Camouflet diplomatique
Outre son plan de renversement du roi d’Arabie, l’émir du Qatar a des visées au Maghreb. En avril dernier, la presse algérienne s’est émue des menaces qu’aurait
proférées son Premier ministre, lors du vote pour la suspension de la Syrie de la Ligue Arabe, à l’encontre de Mourad Medelci, ministre algérien des Affaires étrangères. Il lui aurait dit, selon
le quotidien saoudien Al-Watan, vite démenti : «ne défendez pas trop la Syrie car, quand votre tour arrivera, vous aurez certainement besoin de nous»… On en est resté là, pour l’instant,
car l’incursion de l’émir du Qatar en Mauritanie, en janvier dernier, est un signe que l’Otan veut accroître son influence dans la région.
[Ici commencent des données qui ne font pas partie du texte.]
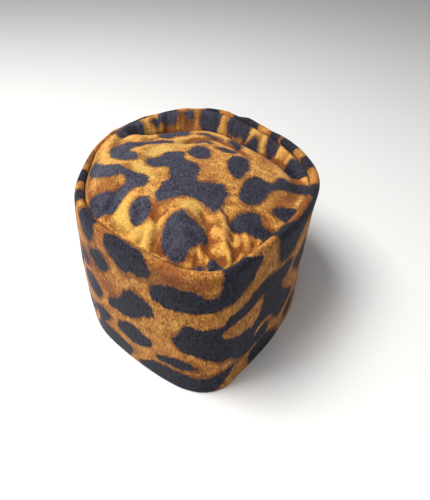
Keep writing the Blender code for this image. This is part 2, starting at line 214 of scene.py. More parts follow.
# Gold showing inside a spot
BAND_GAPS = (
    (17, 51, 15, 54, 18, 58, 20, 60, 24, 60, 31, 60, 36, 60, 40, 61, 44, 63, 49, 65, 52, 66, 53, 62, 52, 58,
     51, 52, 49, 48, 46, 45, 43, 42, 40, 44, 35, 45, 31, 46, 27, 47, 23, 49, 21, 50),
    (46, 30, 49, 34, 54, 37, 59, 38, 64, 37, 68, 34, 66, 30, 62, 32, 58, 34, 53, 33, 49, 30),
)
CROWN_SPOTS = (
    (-27, 5, -25, 9, -19, 11, -13, 11, -12, 6, -12, 1, -10, -2, -5, -4, -2, -7, 0, -13, -1, -19, -2, -25,
     -2, -31, 2, -32, 8, -30, 15, -30, 17, -33, 18, -38, 19, -43, 17, -47, 16, -53, 14, -60, 12, -64,
     9, -62, 5, -57, 2, -54, -3, -50, -7, -48, -12, -50, -17, -53, -22, -55, -25, -52, -27, -46, -25, -43,
     -24, -39, -23, -35, -20, -30, -19, -25, -20, -19, -21, -14, -25, -14, -32, -15, -36, -12, -38, -7,
     -36, -3, -32, -2, -29, 0),
    (-10, 13, -9, 19, -6, 24, -3, 26, 1, 26, 3, 23, 5, 18, 6, 12, 5, 6, 3, 3, 0, 2, -4, 3, -8, 6, -10, 9),
    (18, 0, 18, 5, 20, 11, 23, 14, 28, 14, 32, 12, 33, 6, 33, -1, 32, -7, 29, -13, 27, -19, 23, -20,
     21, -16, 18, -10, 17, -5),
    (9, 26, 11, 28, 16, 26, 21, 23, 25, 21, 24, 18, 20, 17, 16, 18, 13, 21, 10, 23),
    (28, -29, 28, -23, 32, -17, 36, -13, 39, -12, 43, -16, 48, -17, 50, -15, 52, -9, 56, -5, 62, -5, 66, -2,
     71, -3, 75, -8, 75, -16, 70, -19, 65, -17, 59, -17, 53, -22, 49, -25, 47, -27, 45, -32, 42, -37,
     39, -43, 35, -47, 29, -48, 26, -46, 25, -40, 26, -35),
    (17, -70, 20, -66, 23, -61, 26, -57, 31, -54, 37, -52, 40, -54, 39, -60, 43, -63, 49, -62, 53, -61,
     49, -66, 45, -70, 38, -74, 32, -72, 25, -73, 20, -72),
    (46, -46, 49, -42, 54, -38, 60, -37, 65, -38, 65, -43, 62, -48, 58, -55, 54, -52, 50, -49),
    (-18, -76, -16, -69, -12, -66, -7, -66, -3, -69, 1, -72, 4, -75, 7, -79, 9, -84, 4, -86, 0, -90,
     -3, -95, -5, -99, -10, -98, -13, -94, -17, -88, -19, -82),
    (-39, -57, -37, -52, -33, -49, -29, -50, -27, -55, -27, -62, -29, -68, -32, -71, -37, -69, -39, -63),
    (-75, 2, -73, 0, -69, -7, -65, -13, -58, -16, -51, -18, -47, -22, -41, -23, -36, -24, -32, -28,
     -31, -35, -34, -40, -39, -41, -41, -44, -43, -49, -46, -55, -50, -60, -55, -58, -59, -61, -64, -57,
     -68, -51, -68, -44, -63, -42, -58, -43, -53, -42, -50, -40, -46, -36, -46, -32, -50, -28, -53, -31,
     -57, -33, -62, -32, -67, -28, -72, -21, -75, -13, -77, -6),
    (-67, 16, -63, 19, -58, 18, -52, 19, -46, 24, -40, 28, -33, 32, -25, 31, -22, 27, -28, 25, -34, 25,
     -40, 22, -44, 18, -47, 12, -51, 8, -50, 4, -45, 1, -42, -3, -43, -7, -47, -9, -54, -10, -58, -6,
     -62, -2, -65, 6),
    (-35, 46, -34, 51, -30, 54, -25, 58, -20, 61, -16, 63, -12, 61, -13, 55, -12, 49, -15, 45, -22, 43,
     -25, 39, -27, 36, -32, 36, -35, 41),
    (-8, 50, -3, 53, 1, 53, 6, 50, 11, 47, 15, 43, 10, 44, 4, 47, -1, 49, -5, 49),
    (-8, 31, -5, 36, -2, 38, 3, 38, 7, 34, 6, 32, 1, 34, -3, 33, -6, 29),
    (17, 43, 20, 45, 24, 43, 28, 38, 29, 32, 26, 29, 23, 33, 20, 38),
    (-14, 85, -9, 87, -2, 87, 3, 84, 4, 77, 0, 74, -8, 74, -13, 78),
    (29, 77, 32, 75, 35, 73, 39, 72, 43, 69, 44, 65, 42, 61, 37, 59, 32, 61, 29, 68),
    (-5, 106, 4, 107, 12, 105, 15, 99, 12, 95, 8, 93, 3, 93, -4, 94, -7, 98, -6, 102),
    (-41, 98, -38, 102, -27, 105, -25, 98, -27, 92, -33, 90, -38, 86, -43, 82, -49, 79, -46, 84, -42, 88,
     -40, 93),
    (-39, 80, -35, 84, -30, 87, -24, 88, -17, 90, -12, 87, -18, 82, -26, 80, -33, 77),
    (-22, 99, -20, 102, -16, 103, -12, 102, -12, 99, -15, 98, -18, 99),
    (22, 100, 26, 98, 31, 92, 37, 85, 37, 79, 34, 76, 29, 80, 22, 86, 17, 89, 18, 93, 20, 96),
    (-52, 52, -49, 58, -44, 60, -38, 60, -35, 57, -40, 52, -46, 50, -50, 50),
    (-72, 46, -69, 58, -65, 68, -60, 76, -54, 76, -50, 70, -51, 60, -54, 50, -60, 43, -66, 42),
    (62, 30, 66, 33, 71, 29, 75, 22, 78, 14, 77, 6, 72, 6, 67, 9, 64, 16, 61, 24),
    (50, 63, 53, 64, 57, 58, 60, 50, 57, 45, 54, 46, 51, 51, 49, 57),
    (8, -98, 9, -94, 12, -93, 14, -96, 18, -98, 15, -101, 11, -104, 8, -102),
    (0, -100, 3, -98, 6, -99, 6, -103, 3, -105, 0, -103),
)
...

Cette fois, la visite de Hamad Ben Khalifa Al Thani n’a
pas été de tout repos. Le président mauritanien Mohamed Ould Abdel Aziz l’a remis en place. Il n’a voulu entendre parler ni de « réformes démocratiques » ni de dialogue avec Mohamed
Belhassen Oueld Dadou, chef des islamistes locaux. Il l’a accusé de s’immiscer dans ses affaires intérieures, s’est déclaré solidaire du président Bachar al-Assad, et a qualifié les «
révolutions arabes » de « complots ». Suprême humiliation : l’émir et sa suite ont dû repartir seuls à l’aéroport de Nouakchott. Evidemment, Al-Jazeera s’est bien gardée de
filmer ce camouflet diplomatique. Selon le quotidien mauritanien al-Siraj, des sources sécuritaires arabes ont prévenu Mohamed Ould Abdel Aziz que Qatar va tenter de le renverser.